Batı’nın Ortadoğu’ya bakışı Suriye ile birlikte bir hayli değişti. ABD ve Avrupalı müttefikleri coşkuyla baktıkları Arap Baharı’nın Müslüman Kardeşler (İhvan) gibi kendilerince tehlikeli sonuçları olabileceğini fark ettiklerinden beri çok daha temkinli duruyorlar.
Avrupa sol çevrelerinde bile İslamcı halk hareketleri yerine laik diktatörleri ve darbeleri desteklemenin Batı’nın daha fazla lehine olacağı savunuluyor. ABD’nin Mısır’daki darbeye ‘darbe’ diyememesi bunun açık göstergesi. Söz konusu tutum değişikliğinin en büyük kurbanı ise Suriye muhalefeti oldu.
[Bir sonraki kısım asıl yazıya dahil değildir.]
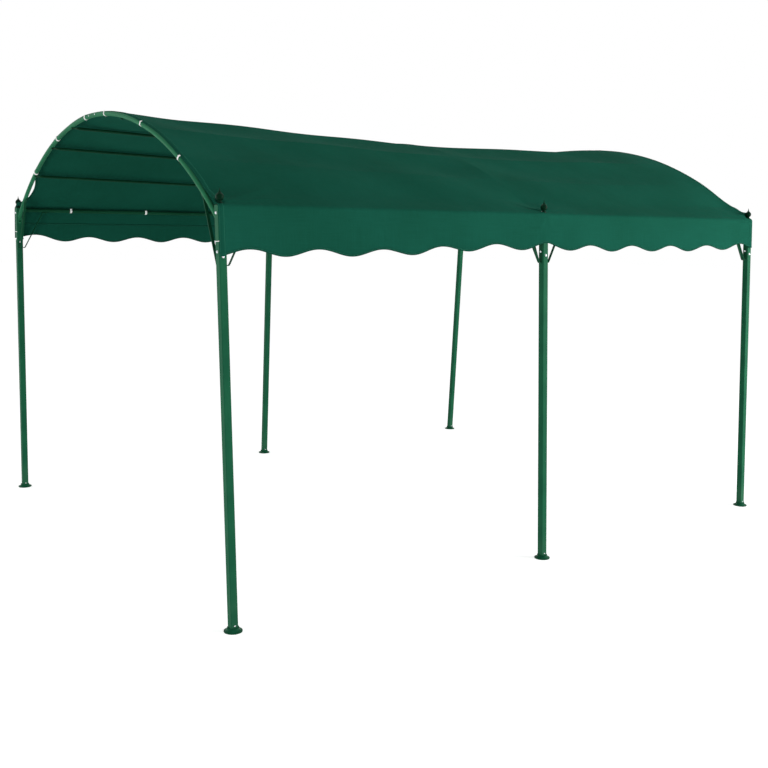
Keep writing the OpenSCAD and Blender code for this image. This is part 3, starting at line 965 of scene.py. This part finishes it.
index = np.arange(rows * cols).reshape(rows, cols)
faces = [
    (index[i, j], index[i + 1, j], index[i + 1, j + 1], index[i, j + 1])
    for i in range(rows - 1)
    for j in range(cols - 1)
    if kept[i, j]
]
shown = np.zeros(rows * cols, bool)
shown[np.unique(np.array(faces))] = True
renumber = np.cumsum(shown) - 1
faces = [tuple(int(renumber[k]) for k in face) for face in faces]
canopy_cloth = woven("canopy_cloth", "185a48", "14513f", "206b58")
canopy = add_mesh("canopy", cloth(x_grid, across_grid).reshape(-1, 3)[shown], faces, canopy_cloth)
map_cloth(canopy, np.stack([x_grid.ravel(), across_grid.ravel()], axis=1)[shown])
thicken = canopy.modifiers.new("cloth_thickness", "SOLIDIFY")
thicken.thickness = CLOTH_THICK
thicken.offset = 0.0
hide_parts("canopy_roof", "valance_front", "valance_back")
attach(canopy, "root")


# ---- Hems, bindings and seams -----------------------------------------------------------
# Strips of the same cloth, folded round the edges of the canopy: wide hems at the gables,
# sewn with two rows of stitches, and with one row a binding round the waves, a ring round
# each middle finial and a tape over the seam inside each valance.

hem_cloth = woven("hem_cloth", "165644", "134d3c", "1e6653", stitch_rows=(0.004, 0.026))
binding_cloth = woven("binding_cloth", "144f3e", "114637", "1d5e4b", stitch_rows=(0.007,))


def sewn_strip(name, x, across, way, corners, material, closed=False):
    """A strip along a line of the cloth. Each corner of its section is a distance from the
    line, which way points to, and a lift off the cloth."""
    rings = [cloth(x + way[0] * d, across + way[1] * d, lift) for d, lift in corners]
    count, sides = len(x), len(corners)
    points = np.stack(rings, axis=1).reshape(-1, 3)
    last = count if closed else count - 1
    faces = [
        (
            k * sides + j,
            k * sides + (j + 1) % sides,
            (k + 1) % count * sides + (j + 1) % sides,
            (k + 1) % count * sides + j,
        )
        for k in range(last)
        for j in range(sides)
    ]
    if not closed:
        faces.append(tuple(reversed(range(sides))))
        faces.append(tuple((count - 1) * sides + j for j in range(sides)))
    strip = add_mesh(name, points, faces, material)
    steps = np.linalg.norm(np.diff(rings[0], axis=0), axis=1)
    along = np.concatenate([[0.0], np.cumsum(steps)])
    from_line = np.array([abs(d) for d, _ in corners])
    places = np.stack(np.broadcast_arrays(along[:, None], from_line[None, :]), axis=-1)
    map_cloth(strip, places.reshape(-1, 2))
    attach(strip, "root")
    return strip


STRIP_THICK = 0.0008
STRIP_ROUND = 0.001


def folded(width):
    """Section of a strip folded round an edge: its rim, then inwards on both faces."""
    face = CLOTH_THICK / 2 + STRIP_THICK
    return [
        (width, -face + STRIP_THICK * 0.7),
        (width - STRIP_ROUND, -face),
        (STRIP_ROUND, -face),
        (-STRIP_THICK, 0.0),
        (STRIP_ROUND, face),
        (width - STRIP_ROUND, face),
        (width, face - STRIP_THICK * 0.7),
    ]


HEM_WIDTH = 0.030
BINDING_WIDTH = 0.011
RING_WIDTH = 0.009
SEAM_DOWN = 0.100
SEAM_HALF = 1.965
SEAM_WIDTH = 0.012
SEAM_THICK = 0.0009
for way, gable in ((-1, "left"), (1, "right")):
    half_hems = []
    for side in (-1, 1):
        end = float(valance_end(way * CLOTH_HALF, side))
        stretches = [(fold_at - 0.10, 0.020), (fold_at + 0.02, 0.004), (end, 0.014)]
        half_hems.append(np.array(lines(0.0, *stretches)))
    down = np.concatenate([-half_hems[0][:0:-1], half_hems[1]])
    edge = np.full_like(down, way * CLOTH_HALF)
    hem = folded(HEM_WIDTH)
    sewn_strip("gable_hem_" + gable, edge, down, (-way, 0.0), hem, hem_cloth)
for side_name, side in SIDES.items():
    x = np.linspace(-CLOTH_HALF, CLOTH_HALF, 420)
    wave = side * valance_end(x, side)
    binding = folded(BINDING_WIDTH)
    sewn_strip("wave_binding_" + side_name, x, wave, (0.0, -side), binding, binding_cloth)
    around = np.linspace(0, 2 * math.pi, 48, endpoint=False)
    ring_x, ring_y = np.cos(around), np.sin(around) / slope
    sewn_strip(
            "finial_ring_" + side_name,
            HOLE_RADIUS * ring_x,
            side * (hole_at + HOLE_RADIUS * ring_y),
            (ring_x, side * ring_y),
            folded(RING_WIDTH),
            binding_cloth,
            closed=True,
        )
    x = np.linspace(-SEAM_HALF, SEAM_HALF, 260)
    seam = np.full_like(x, side * (fold_at + SEAM_DOWN))
    near, far = -CLOTH_THICK / 2, -CLOTH_THICK / 2 - SEAM_THICK
    tape = [(0.0, near), (0.0, far), (SEAM_WIDTH, far), (SEAM_WIDTH, near)]
    sewn_strip("seam_tape_" + side_name, x, seam, (0.0, side), tape, binding_cloth)


# ---- Ties -------------------------------------------------------------------------------
# White woven tape, 13 mm wide, with a faint glow that keeps it white in the shade. Loops
# sewn to the gable hems pass round the end arches, others knot the cover to the eave rails,
# and a narrow one holds each valance to a corner post.

TAPE_WIDTH = 0.013
TAPE_THICK = 0.0008
tape_weave, look, surface = new_material("white_tape")
place = look.node("ShaderNodeTexCoord", output="Object")
parts = look.node("ShaderNodeSeparateXYZ", None, {0: place})
twill = (parts + parts.beside("Y") * 0.7 + parts.beside("Z")).wave(0.0011)
grime = look.node("ShaderNodeTexNoise", None, {"Vector": place, "Scale": 90.0, "Detail": 3.0})
look.fill(
    surface,
    {
        "Base Color": look.mix(grime.rise(0.3, 0.8), colour("f6f7f4"), colour("e3e7e0")),
        "Roughness": 0.78 + 0.1 * twill,
        "Specular IOR Level": 0.15,
        "Emission Color": WHITE,
        "Emission Strength": 0.22,
        "Normal": look.node(
            "ShaderNodeBump", None, {"Strength": 0.4, "Distance": 0.0002, "Height": twill}
        ),
    },
)


def ribbon(path, wide, width=TAPE_WIDTH):
    """Points and faces of a tape along a path, with its width along wide."""
    path = [Vector(p) for p in path]
    points, faces = [], []
    for k, p in enumerate(path):
        ahead = path[min(k + 1, len(path) - 1)] - path[max(k - 1, 0)]
        thick = ahead.normalized().cross(wide).normalized() * TAPE_THICK / 2
        half = wide.normalized() * width / 2
        points += [p - half - thick, p + half - thick, p + half + thick, p - half + thick]
        if k:
            a = 4 * (k - 1)
            faces += [(a + j, a + (j + 1) % 4, a + 4 + (j + 1) % 4, a + 4 + j) for j in range(4)]
    faces += [(3, 2, 1, 0), tuple(4 * (len(path) - 1) + j for j in range(4))]
    return points, faces


def tied_on(name, pieces):
    """One tie from its tape and knot."""
    joined(name, pieces, tape_weave, smooth=True)


def section_path(steps, centre, across, up):
    """Points in the plane of two directions, from pairs of places along them."""
    return [centre + a * across + b * up for a, b in steps]


LOOP_STEPS = 18


def round_tube(radius, first, last):
    """Pairs of places round a tube, from the first to the last angle in degrees."""
    turns = [first + (last - first) * k / LOOP_STEPS for k in range(LOOP_STEPS + 1)]
    angles = [math.radians(turn) for turn in turns]
    return [(radius * math.cos(a), radius * math.sin(a)) for a in angles]


LOOSE = 0.0006
HEM_TOP = 0.0166
around_arch = ARCH_RADIUS + LOOSE
ENDS = {name: place for name, place in PLACES.items() if place}
for place_name, place in ENDS.items():
    over = HEM_TOP + (RIGHT_LIFT if place > 0 else 0.0)
    from_hem = [(0.0030, over), (0.0080, over - 0.0020), (0.0114, 0.0118)]
    arch_loop = from_hem + round_tube(around_arch, 30, -200) + [(-0.0126, 0.0126)]
    for side_name, side in SIDES.items():
        for number, turn in enumerate(TIE_TURNS, 1):
            centre, way = on_arch(place, side * turn)
            loop = section_path(arch_loop, centre, place * X_AXIS, way)
            name = "_".join(("arch_tie", place_name, side_name, str(number)))
            tied_on(name, [ribbon(loop, X_AXIS.cross(way))])

RAIL_RADIUS = 0.0125
RAIL_DEPTH = 0.015
RAIL_TIES = (0.36, 0.92)
KNOT = [(0.0060, -0.0030), (0.0074, 0.0), (0.0070, 0.0035), (0.0045, 0.0060), (0.0010, 0.0068)]
around_rail = RAIL_RADIUS + LOOSE
rail_loop = [(0.012, 0.0165)] + round_tube(around_rail, 40, -190)
up = Vector((0.0, 0.0, 1.0))
for side_name, side in SIDES.items():
    inward = Vector((0.0, -side, 0.0))
    for bay_name, bay in ENDS.items():
        for number, from_corner in enumerate(RAIL_TIES, 1):
            rail_y = side * between(corner_y, middle_y, from_corner / half_length)
            centre = Vector((bay * (half_length - from_corner), rail_y, eave - RAIL_DEPTH))
            loop = ribbon(section_path(rail_loop, centre, inward, up), X_AXIS)
            knot = turned(KNOT, centre + inward * (around_rail + 0.0005), inward)
            name = "_".join(("rail_tie", side_name, bay_name, str(number)))
            tied_on(name, [loop, knot])

POST_TIE_DEPTH = 0.160
POST_TIE_WIDTH = 0.004
ACROSS_POST = (0.0222, 0.0150, 0.0050, -0.0050, -0.0150, -0.0205)
OFF_POST = (0.0000, 0.0012, 0.0016, 0.0016, 0.0013, 0.0008)
for place_name, place in ENDS.items():
    for side_name, side in SIDES.items():
        path = [
            on_post(place, side, POST_TIE_DEPTH, out, place * (POST_HALF + off))
            for out, off in zip(ACROSS_POST, OFF_POST)
        ]
        down = Vector((0.0, side * lean, -1.0))
        tied_on("post_tie_" + side_name + "_" + place_name, [ribbon(path, down, POST_TIE_WIDTH)])

2 * (fold_at + VALANCE_DEPTH + VALANCE_MORE + WAVE_HEIGHT / 2)
2 * CLOTH_HALF * 2 * (fold_at + VALANCE_DEPTH)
Önemli ölçüde Batı’nın kışkırtmalarıyla başlayan Suriye ayaklanması adeta ortada kaldı. Mayıs ayında Avrupa Birliği’nin Suriye’ye dönük silah ambargosunu kaldırması gerektiğini hararetle savunan İngiltere bile artık Suriye’yi silahlandırmanın zararlarından bahsediyor.
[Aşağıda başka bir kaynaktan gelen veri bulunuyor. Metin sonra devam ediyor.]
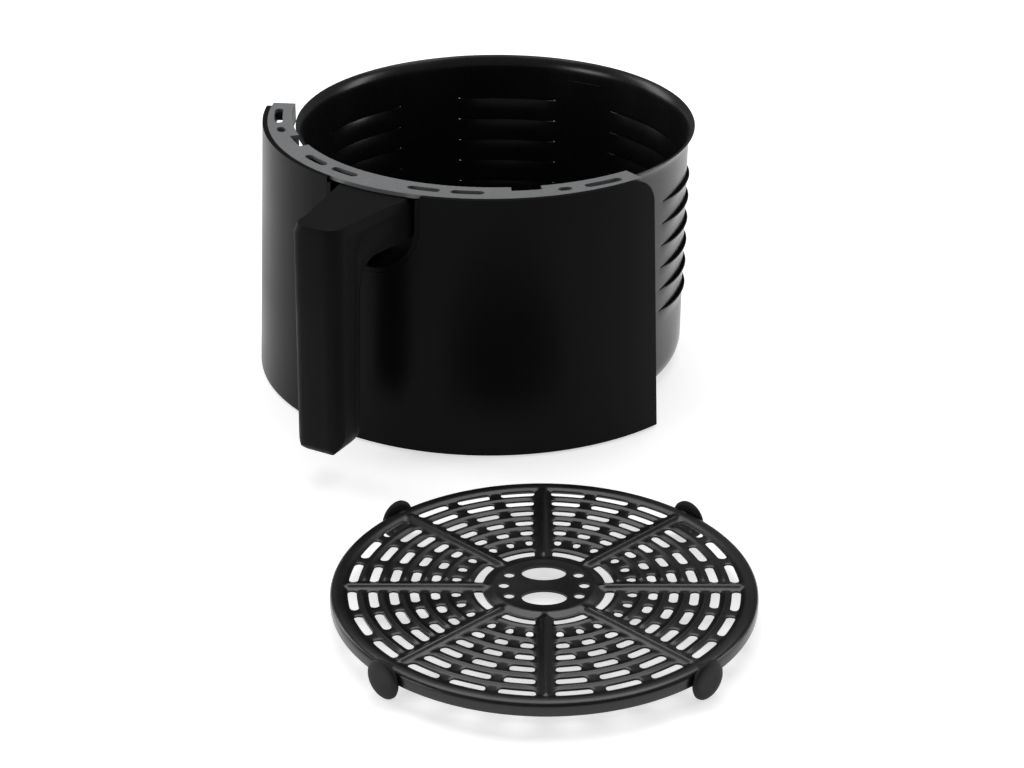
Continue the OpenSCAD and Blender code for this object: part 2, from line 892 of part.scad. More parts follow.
pan();
upper_bracket();
weld_nuts();
lower_bracket();
liner();
front_panel();
panel_screws();
collar();
collar_screws();
handle_cup();
handle_core();
handle_bolts();
handle_washers();
handle_front_shell();
handle_back_shell();
shell_screws();
crisper_plate();
bumper(0);  // bumper_1
bumper(1);  // bumper_2
bumper(2);  // bumper_3
bumper(3);  // bumper_4
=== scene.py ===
# %% [markdown]
# An air fryer drawer and its crisper plate
#
# The drawer is a round black pan of coated sheet steel. A curved plastic panel closes its front, a
# slotted collar covers the gap between the two, and a bar handle is bolted through a recess.
# The crisper plate is out of the pan and stands in front of it on four silicone bumpers.
# The engineering model is loaded first and never moves. It gives every size and place.

# %% Load the fixed frame
import json
from math import cos, pi, radians, sin

import bmesh
import bpy
from mathutils import Matrix, Vector


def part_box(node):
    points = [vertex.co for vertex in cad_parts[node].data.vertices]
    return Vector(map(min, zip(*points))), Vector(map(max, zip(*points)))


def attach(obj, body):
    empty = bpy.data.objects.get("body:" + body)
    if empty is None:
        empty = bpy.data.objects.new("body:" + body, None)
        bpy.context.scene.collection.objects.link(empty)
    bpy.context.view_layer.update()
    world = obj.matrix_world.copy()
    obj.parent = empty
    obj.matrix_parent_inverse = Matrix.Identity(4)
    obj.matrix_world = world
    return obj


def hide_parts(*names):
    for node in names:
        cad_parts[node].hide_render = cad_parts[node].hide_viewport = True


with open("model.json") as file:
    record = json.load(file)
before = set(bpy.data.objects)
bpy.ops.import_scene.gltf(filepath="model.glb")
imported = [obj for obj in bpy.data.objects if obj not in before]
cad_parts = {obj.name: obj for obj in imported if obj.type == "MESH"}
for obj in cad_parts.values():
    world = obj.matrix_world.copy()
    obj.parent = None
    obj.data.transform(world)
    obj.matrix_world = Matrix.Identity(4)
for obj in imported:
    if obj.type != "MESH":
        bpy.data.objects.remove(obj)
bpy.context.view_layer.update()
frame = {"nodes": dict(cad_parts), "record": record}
MM = 0.001

# %% [markdown]
# The camera comes first, because every later choice is judged through it. A long lens from a
# metre and a half away, looking down at 27 degrees, keeps the rim and the plate as calm, flat ellipses.
# The size of a lens in Blender is its focal length against a sensor 36 mm wide.

# %% Camera
lens = bpy.data.cameras.new("camera")
lens.lens = 88.53
lens.sensor_width = 36
camera = bpy.data.objects.new("camera", lens)
camera.location = (0.6451, -1.1355, 0.6277)
camera.rotation_euler = (radians(63.45), 0, radians(29.2))
bpy.context.scene.collection.objects.link(camera)
bpy.context.scene.camera = camera
print("camera", tuple(round(v, 3) for v in camera.location), "lens", lens.lens)

# %% [markdown]
# Black objects on white are lit by what they mirror. A pale floor that glows a little, as a light
# table does, keeps the slots of the plate bright. One wide softbox hangs above and behind, which
# shines along the louvres and the rim, and two tall ones at the sides draw the soft grey edges.
# The world is a weak grey, so that the faces turned to the camera stay nearly black.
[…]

İngiltere’nin bu kadar keskin bir U-dönüşü sergilemesinin 6 temel nedeni var:
1) İngiliz generaller Suriye’ye gönderilecek küçük silahların ve füzelerin güç dengesini değiştiremeyeceğine, buna karşın büyük riskler doğuracağına inanıyor, 2) Londra, Suriye’yi silahlandırmanın İngiltere’yi Suriye savaşının içine çekebileceğini düşünüyor, 3) Gönderilen silahların aşırı İslamcıların eline düşmesinden ve savaş sonrasında Batı’ya terör olarak geri dönmesinden korkuluyor, 4) Rusya’nın Esad’ın yanında ağırlığını koyması İngilizleri endişelendiriyor, 5) ABD’nin kararsız ve isteksiz tutumu İngiltere’ye geri adım attırıyor, 6)Başbakan David Cameron’ın kendi partisinden bazı arkadaşlarına ifade ettiği gibi, Hükümet Suriye’yi silahlandırmanın oy getirmeyeceğini düşünüyor.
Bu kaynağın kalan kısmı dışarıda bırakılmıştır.